Entre otros ejemplos mencionados por Rubén Martín dice: “Un ejemplo relevante en este sentido, desde mi punto de vista, son las actividades que la UdeG auspicia en términos del encuentro de sujetos del pensamiento crítico, resistencias y experiencias revolucionarias contemporáneas es la Cátedra Jorge Alonso que la UdeG patrocina junto al CIESAS. Por la Cátedra Alonso han pasado decenas de investigadores, intelectuales, escritores, activistas, revolucionarios y defensores del territorio que de otro modo difícilmente se habrían encontrado con sus pares de Jalisco.”

 

Estamos de acuerdo, porque este tipo actividades propias de la Intelligentsia universitaria son necesarias e importantes. Sin embargo, hay una cuestión central ausente en el artículo, y es el hecho de que una cosa son los invitados  externos a participar a estos eventos de “encuentro de sujetos del pensamiento crítico” y otra cosa muy distinta son quienes organizan y promueven dichos eventos desde la propia universidad. Aquí aparece la autocensura de muchos de estos profesores e investigadores pertenecientes a la intelectualidad universitaria quienes nunca expresan ningún comentario crítico de lo que sucede en los intramuros institucionales. Están domesticados y son políticamente correctos. Nunca critican “el orden de gobierno y control que existe en la UdeG, cuando podrían hacerlo.” Estos intelectuales que viven en la torre de marfil universitaria guardan ominoso silencio de cada uno de los grandes escándalos y de la profunda corrupción imperante que lleva a cabo el grupo de poder caciquil encabezado por el ya mencionado Raúl Padilla López y no se atreven a tocarlo ni con el pétalo de una rosa.

 

Hay un silencio cómplice de esta intelectualidad universitaria con esta forma de poder unipersonal que, como bien señala Martín, se mantiene como poder omnímodo en esta casa de estudios desde 1989. No hay casi pensamiento crítico  de los académicos de elite, quienes están meramente contemplando pasivamente el acontecer de un permanente saqueo y despilfarro del presupuesto universitario y otras truculencias que se pueden definir propias de una mafia universitaria. Son farolitos de la calles y oscuridad de la casa… Esperamos que algún día cercano Rubén Martín nos invite a su programa para hablar de la Cosa Pública Universitaria.
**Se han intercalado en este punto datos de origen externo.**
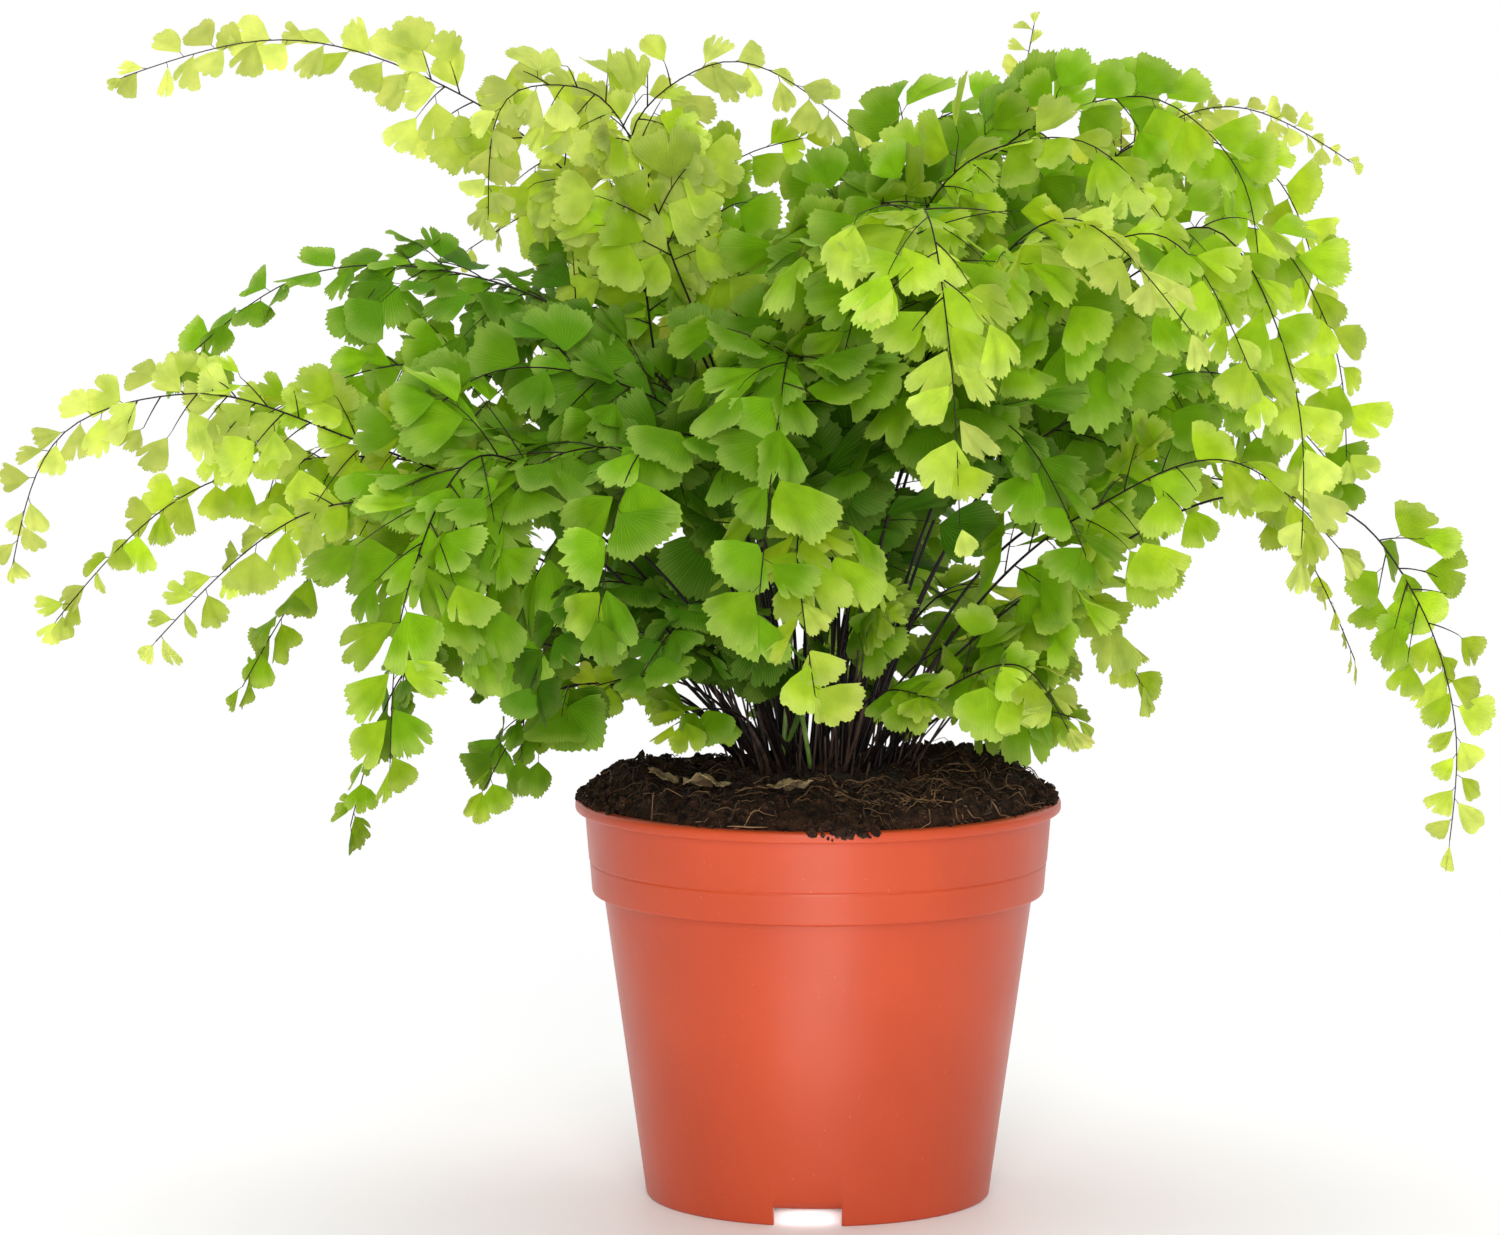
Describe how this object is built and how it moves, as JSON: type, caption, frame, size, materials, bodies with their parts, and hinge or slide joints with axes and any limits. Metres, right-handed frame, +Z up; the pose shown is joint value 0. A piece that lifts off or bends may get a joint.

Por supuesto, compartimos plenamente su propuesta: “Otra reflexión pendiente y necesaria es qué hacer para que la UdeG democratice sus procesos y toma de decisiones.” Sería bueno, entonces, que estos intelectuales organicen foros, seminarios, etcétera, sobre el tema de las formas y estructuras de poder en la UdeG. Seguramente de allí se desprenderían, consecuentemente, propuestas de alternativas de organización colectiva para construir la democratización necesaria y urgente de los procesos de gobierno y de la toma de decisiones por parte de toda la comunidad universitaria.